Ramón Fonseca, who co-founded the law firm at the heart of the Panama Papers leak, died Wednesday night, his lawyer confirmed, while awaiting the verdict in his money-laundering trial in Panama.
Mr. Fonseca, 71, died after complications from pneumonia, his daughter, Raquel Fonseca, told the Spanish news agency EFE.
Both Mr. Fonseca and Jürgen Mossack, who together founded the Mossack Fonseca firm, stood trial in Panama last month in relation to an explosive investigation published in 2016 by a coalition of news outlets that looked at 11.5 million confidential documents from the firm. The files, leaked by an anonymous source, identified international politicians, business leaders, criminals and celebrities involved in webs of suspicious financial transactions that concealed their wealth and avoided taxes.
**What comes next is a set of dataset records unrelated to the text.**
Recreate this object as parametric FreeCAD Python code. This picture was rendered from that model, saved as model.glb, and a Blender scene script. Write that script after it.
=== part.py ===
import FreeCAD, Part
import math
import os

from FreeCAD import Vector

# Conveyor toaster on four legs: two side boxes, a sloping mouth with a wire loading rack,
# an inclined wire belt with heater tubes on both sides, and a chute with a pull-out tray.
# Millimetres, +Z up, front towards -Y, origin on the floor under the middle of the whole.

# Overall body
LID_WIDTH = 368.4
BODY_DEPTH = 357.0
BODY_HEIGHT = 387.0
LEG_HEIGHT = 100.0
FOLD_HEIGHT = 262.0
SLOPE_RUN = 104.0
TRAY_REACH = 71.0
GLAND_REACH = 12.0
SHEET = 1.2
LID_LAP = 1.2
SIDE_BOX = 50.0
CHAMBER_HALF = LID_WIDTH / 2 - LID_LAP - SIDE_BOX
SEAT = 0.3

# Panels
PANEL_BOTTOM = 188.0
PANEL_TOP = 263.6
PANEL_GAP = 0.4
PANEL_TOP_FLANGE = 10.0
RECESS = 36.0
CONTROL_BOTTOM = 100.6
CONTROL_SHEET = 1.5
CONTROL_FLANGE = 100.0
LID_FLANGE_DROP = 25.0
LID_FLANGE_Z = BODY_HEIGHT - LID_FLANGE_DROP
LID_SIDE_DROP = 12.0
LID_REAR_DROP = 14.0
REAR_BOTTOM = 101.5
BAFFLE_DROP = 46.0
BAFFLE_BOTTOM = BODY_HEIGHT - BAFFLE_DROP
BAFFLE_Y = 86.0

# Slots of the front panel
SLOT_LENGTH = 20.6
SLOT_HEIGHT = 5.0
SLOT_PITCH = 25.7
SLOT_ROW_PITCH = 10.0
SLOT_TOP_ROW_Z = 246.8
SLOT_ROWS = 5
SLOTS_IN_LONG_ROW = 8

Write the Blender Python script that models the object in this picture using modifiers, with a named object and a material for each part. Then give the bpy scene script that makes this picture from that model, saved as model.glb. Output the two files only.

During the trial, which began April 8 and lasted 10 days, prosecutors alleged that the firm had created shell companies with the purpose of hiding money that came from illicit activities. A total of 29 people — former employees of the now-shuttered firm and alleged conspirators — were accused of money laundering.
Since the beginning of the scandal, Mr. Fonseca and Mr. Mossack maintained their innocence. In an interview shortly after the Panama Papers exposé broke, Mr. Fonseca said that the firm had carefully vetted its clients but that it was similar to a car factory that “is not responsible for what is done with the car” after it is sold.
Mr. Fonseca studied at the London School of Economics and later worked for several years at the United Nations in Geneva. He told The New York Times that he had been “trying to save the world.”
In 1986, he and Mr. Mossack merged their small law firms into one that would be focused on secretive offshore banking. He also became a famous novelist, twice winning a prestigious Panamanian literary prize, and served as an adviser to President Juan Carlos Varela.
The Panama Papers investigation began with a message from an anonymous whistle-blower to Süddeutsche Zeitung, a German newspaper, asking if it was interested in data. The outlet decided to share the massive leak with the International Consortium of Investigative Journalists in Washington, D.C., which put together a team of hundreds of reporters from more than 100 news organizations around the world.
The leaked files covered nearly 215,000 offshore entities and more than 14,000 banks, law firms and middlemen that worked with Mossack Fonseca. The stories by the journalism partnership began rolling out in April 2016, leading the prime ministers of Iceland and Pakistan to step down.
But in Panama, some saw the firm’s owners as victims. The country’s bar association at the time came to its defense, saying that the leak was an attempt to attack the country’s reputation.
In 2017, Mossack and Fonseca were arrested in Panama on money-laundering charges relating to a scandal in Brazil known as Lava Jato, or Car Wash, a bribery scheme involving the state-controlled oil company Petrobras. They were released on bail from prison after several months. Their firm, which at one point had more than 600 employees, closed in 2018, insisting that it hadn’t broken the law.
In the Panama Papers trial, prosecutors alleged that the firm managed shell companies with the aim of moving off-the-books money from the German electronics company Siemens that was tied to illegal payments. They also accused the firm of being involved in illicit activity connected to Argentina.
It is unclear when the judge will hand down verdicts. She is also expected to issue a decision on a trial that took place last summer in the Lava Jato case that also implicated the firm.
Mr. Fonseca had been hospitalized throughout the Panama Papers trial. His daughter told EFE that the scandal had caused his health to deteriorate.
“All of this political persecution, all of the injustices greatly affected his physical health,” she said.